膜污染是膜生物反应器技术发展的重要限制因素，生物膜形成是膜污染发生的主要形式。细菌的成膜行为受控于其胞内的第二信使分子信号系统，而环二鸟苷酸（c-di-GMP）作为通用第二信使分子在细菌中普遍存在。本项目拟采用环境工程学手段，全面研究细菌胞内c-di-GMP控制细菌胞外多聚物分泌进而影响膜污染发生的关键介导作用，并通过宏基因组、宏转录组学等分子生物学方法从关键基因表达特征及对应细菌类群分布等方面，揭示c-di-GMP影响膜污染形成的微生物学及分子生物学机制。在此基础上，利用一氧化氮(NO)和L-谷氨酸作为外部控制信号分子，构建基于c-di-GMP分子调控的膜污染控制方法。并从关键基因系及相应菌群对NO和L-谷氨酸的响应特征等方面，阐明NO和L-谷氨酸调控c-di-GMP水平进而控制膜污染的分子机制。研究成果将为从细菌代谢调控层面认识膜污染的深层次发生机制以及为相应控制方法的开发提供基础。

Membrane fouling is a key factor hindering the wider application of the membrane bioreactor (MBR) technology, in which bacteria attachment and the resultant biofilm formation is a major cause.
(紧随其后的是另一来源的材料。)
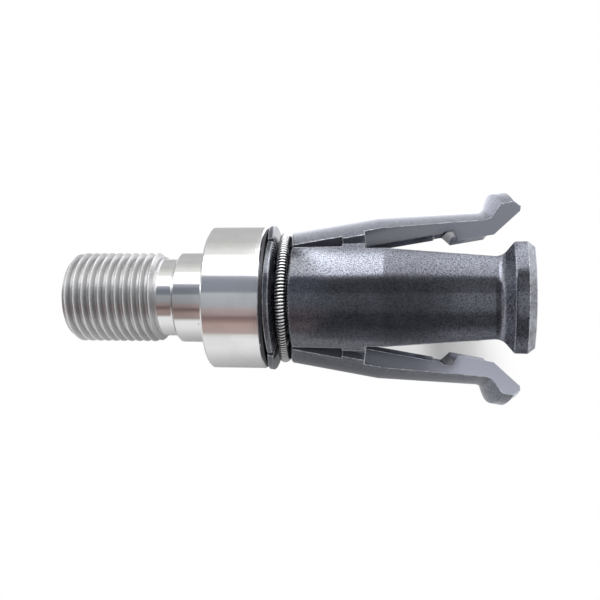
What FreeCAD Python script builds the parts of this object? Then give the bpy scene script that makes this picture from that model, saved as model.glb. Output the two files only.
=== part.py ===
import FreeCAD, Part
import Sketcher
import math
import os

# Gripper collet of the drawbar kind for a hollow taper shank, size 80.
#
# A bright turned carrier screws onto a drawbar. Four hooked fingers stand
# round its spigot, held in at the rear by a garter spring, and rest with
# their rear ribs on a black buffer ring. They are splayed open at rest and
# swing inwards on their beads until the side pads nearly meet.
#
# Frame: the origin is on the axis at the rear seat face of the collar, +X
# runs towards the hooks and +Z is up. Two of the fingers point down, so that
# the collet lies on two hooks and its collar. All sizes are in millimetres.

VECTOR = FreeCAD.Vector
AXIS_X = VECTOR(1, 0, 0)
AXIS_Y = VECTOR(0, 1, 0)
AXIS_Z = VECTOR(0, 0, 1)

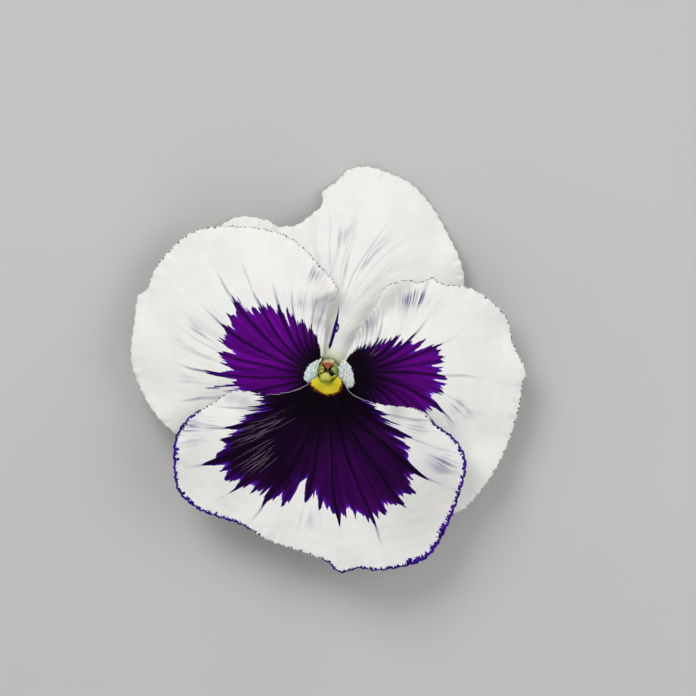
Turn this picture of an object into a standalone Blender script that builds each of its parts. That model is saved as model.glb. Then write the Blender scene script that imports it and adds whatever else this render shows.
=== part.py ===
"""A picked garden pansy, laid face up on a table: five petals, five sepals, stamens, pistil and stalk.

The face looks up (+Z) and its two upper petals point along +Y. The stalk hooks down behind the face and
lies along -Y. The origin is on the table straight below the eye, on the flat underside of the stalk.
Dimensions are in millimetres and turn into Blender's metres where a mesh is made.
"""

import math

import bpy
import numpy as np
from mathutils import Vector
from mathutils.geometry import delaunay_2d_cdt

MM = 0.001

# Driving dimensions
PETAL_THICKNESS = 0.66
SEPAL_THICKNESS = 0.66
SEAT_GAP = 0.3
CENTRE = np.array([0.2, 1.2])  # axis of the receptacle, seen from above
RECEPTACLE_TOP = 8.1
RECEPTACLE_RADIUS = 3.2
CLAW_FOOT = RECEPTACLE_TOP + SEAT_GAP
STALK_RADIUS = 1.1
STALK_SIDES = 8
STIGMA_CENTRE = (-0.3, 0.05, 14.1)
STIGMA_RADIUS = 1.1

# Mesh spacing of the petals: along the rim, inside the blade, and on the claw
RIM_STEP = 1.7
BLADE_STEP = 2.3
CLAW_STEP = 0.8
RIM_CLEARANCE = 0.55  # no point of the blade or claw nearer to the rim than this share of its own step

# Each petal: its outline seen from above, the angles that its claw spans round the receptacle and the
# radius of the ring it stands on, the level at which the blade leaves the throat, the radius of that bend,
# how the blade falls away with distance (slope and curve), the flutters of its rim (height, waves per
# radian, phase), and soft swells and hollows (x, y, radius, height).
PETALS = {
    "petal_upper_left": {
        "outline": [
            (-0.2, 5.4), (1.6, 10.0), (2.4, 17.1), (0.4, 24.2), (-4.1, 28.6), (-9.8, 29.9),
            (-11.7, 31.1), (-17.0, 32.0), (-21.0, 30.3), (-25.6, 26.7), (-30.2, 20.8),
            (-31.7, 14.2), (-29.0, 8.0), (-20.2, 4.6), (-11.1, 3.8), (-4.4, 3.4),
        ],
        "claw": (104, 148), "ring": 2.9, "level": 10.0, "bend": 1.2, "slope": 0.18, "curve": 0.0025,
        "flutters": [(0.6, 9.0, 0.4), (0.35, 17.0, 1.0)],
        "swells": [(-14, 16, 9, 0.4), (-24, 24, 6, -0.6)],
    },
    "petal_upper_right": {
        "outline": [
            (4.6, 4.0), (10.0, 5.5), (17.1, 8.5), (23.2, 12.9), (26.9, 18.1), (26.5, 22.5),
            (24.2, 27.9), (21.1, 33.6), (16.7, 38.5), (12.7, 40.5), (8.7, 41.8), (5.7, 41.8),
            (3.7, 41.0), (1.7, 38.9), (-0.9, 36.9), (-1.0, 34.4), (-3.0, 32.4), (-6.1, 30.1),
            (-9.6, 29.6), (-12.4, 26.8), (-12.8, 21.2), (-9.7, 14.1), (-5.0, 9.0), (-1.4, 5.8),
        ],
        "claw": (32, 76), "ring": 2.9, "level": 11.5, "bend": 1.2, "slope": 0.08, "curve": 0.0040,
        "flutters": [(0.7, 10.0, 1.2), (0.4, 19.0, 0.0)],
        "swells": [(14, 26, 9, 0.7), (6, 38, 4, -0.8), (-4, 24, 6, 0.3)],
    },
    "petal_left": {
        "outline": [
            (-1.3, 5.6), (-0.5, 8.2), (-0.2, 11.0), (0.6, 14.5), (2.2, 17.2), (-0.7, 21.2),
            (-5.9, 26.6), (-11.7, 29.1), (-20.9, 29.8), (-27.0, 28.5), (-31.1, 25.1),
            (-34.0, 21.4), (-35.5, 17.5), (-37.4, 15.9), (-38.0, 10.7), (-38.6, 5.5),
            (-38.1, 1.1), (-34.9, -5.6), (-30.1, -10.7), (-24.1, -13.1), (-16.0, -11.5),
            (-9.0, -7.0), (-4.8, -2.2),
        ],
        "claw": (158, 196), "ring": 2.9, "level": 13.1, "bend": 1.5, "slope": 0.03, "curve": 0.0045,
        "flutters": [(0.7, 9.0, 0.0), (0.4, 17.0, 0.7)],
        "swells": [(2, 18, 4, 1.0), (-3, 14, 4, -0.4), (-20, 17, 10, 0.7), (-33, 3, 8, -0.6)],
    },
    "petal_right": {
        "outline": [
            (5.2, -2.8), (9.0, -8.0), (14.0, -16.1), (19.6, -24.2), (25.7, -26.5), (30.9, -21.4),
            (35.2, -14.1), (37.7, -6.5), (38.5, -1.1), (39.2, 1.1), (37.5, 4.9), (36.5, 7.2),
            (35.8, 11.0), (33.2, 14.3), (28.3, 17.6), (22.7, 18.4), (20.7, 19.7), (18.1, 18.7),
            (15.6, 19.2), (11.4, 17.8), (9.6, 14.0), (7.2, 10.8), (5.4, 7.4), (4.0, 5.0),
        ],
        "claw": (-16, 22), "ring": 2.9, "level": 13.1, "bend": 1.5, "slope": 0.03, "curve": 0.0045,
        "flutters": [(0.8, 12.0, 2.0), (0.4, 21.0, 0.5)],
        "swells": [(13, 17, 4, 0.8), (17, 13, 4, -0.6), (26, 2, 9, 0.6), (30, -14, 8, -0.5)],
    },
    "petal_lower": {
        "outline": [
            (-3.9, -1.3), (-5.5, -2.1), (-8.0, -2.8), (-11.6, -3.2), (-18.1, -2.4), (-22.4, -4.9),
            (-26.9, -7.6), (-29.5, -11.4), (-30.0, -16.0), (-29.3, -22.0), (-25.5, -25.6),
            (-21.0, -27.4), (-16.4, -28.9), (-11.0, -32.0), (-4.5, -34.2), (-0.3, -35.9),
            (2.5, -38.2), (6.4, -37.3), (10.0, -37.7), (17.3, -36.5), (20.8, -34.1),
            (23.8, -28.7), (25.9, -22.9), (27.2, -16.6), (25.2, -12.1), (21.4, -9.1),
            (17.7, -6.1), (10.9, -5.2), (6.7, -4.0), (4.7, -2.9), (3.8, -1.7),
        ],
        "claw": (224, 316), "ring": 2.5, "level": 13.0, "bend": 1.2, "slope": -0.03, "curve": 0.0030,
        "flutters": [(0.7, 9.0, 0.8), (0.4, 19.0, 1.6)],
        "swells": [(-20, -14, 8, 0.8), (16, -16, 8, 0.6), (-2, -24, 6, -0.5), (16, -30, 6, -0.6)],
    },
}
FLUTTER_START = 12.0  # the flutter grows from nothing to full over this length of blade
FLUTTER_REACH = 5.0  # and fades over this distance in from the rim
SWELL_START = 4.0  # the swells grow over this length of blade

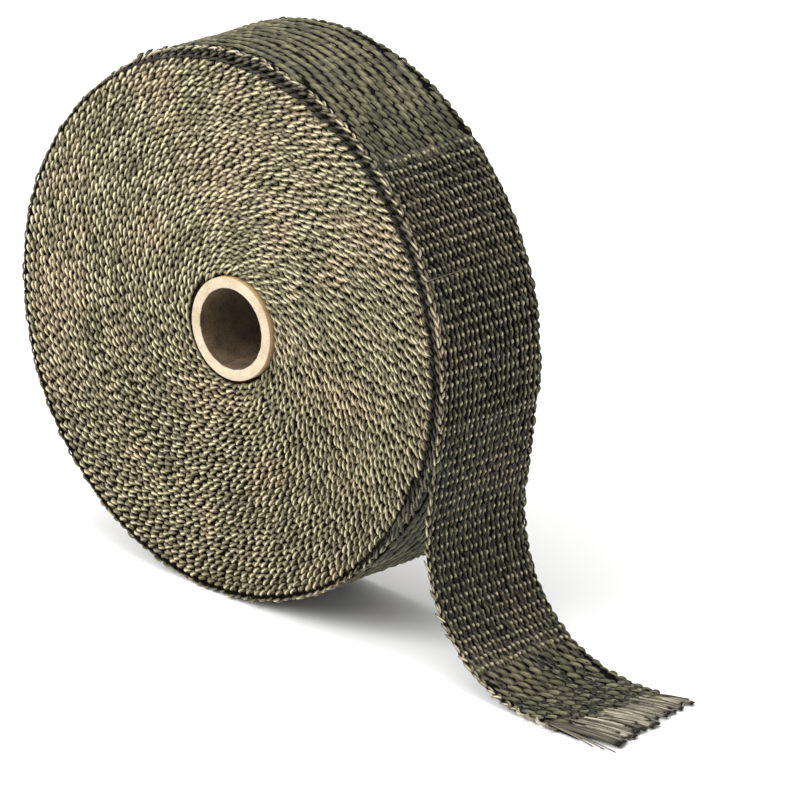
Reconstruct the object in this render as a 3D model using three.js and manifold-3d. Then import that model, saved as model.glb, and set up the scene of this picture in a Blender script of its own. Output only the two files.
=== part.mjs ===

The biofilm formation behaviors of bacteria are mediated by the second messager signaling system, where bis-(3’-5’)-cyclic dimeric guanosine monophosphate (c-di-GMP) is found as a universal second messager molecule. By using environmental engineering tools combining with modern biomolecular techniques, the aim of this project is to investigate the mediating role of c-di-GMP in the membrane fouling process, and to developed novel membrane fouling control strategies based on external signal molecule regulating of intercellular c-di-GMP levels. The mechanism of c-di-GMP in mediating membrane fouling through the regulation of extracellular polymeric substances (EPS) production will be investigated and uncovered. The key functional diguanylate cyclases (DGCs) and phosphodiesterases (PDEs) genes involved in c-di-GMP level regulation will be identified, with their expression patterns being characterized during the membrane fouling process using metagenomic and metatranscriptomic analysis, to elucidate the metabolic and biomelcular basis of the mediating role of c-di-GMP. Novel membrane control strategies will in turn be developed based on external regulation of the intercellular c-di-GMP levels, using nitric oxide (NO) or L-glutamate as an external regulating signal molecule. The DGCs and PDEs genes and the corresponding bacteria community targeted by NO- or L-glutamate will be identified with their responses to NO or L-glutamate exposure being characterized to reveal the molecular mechanism of NO and L-glutamate in regulating c-di-GMP levels for membrane fouling control. This project is expected to provide new insights in the membrane fouling process from the perspective of bacterial metabolic regulation. And it would inspire and promote new developments in novel membrane fouling control strategies based on c-di-GMP regulation.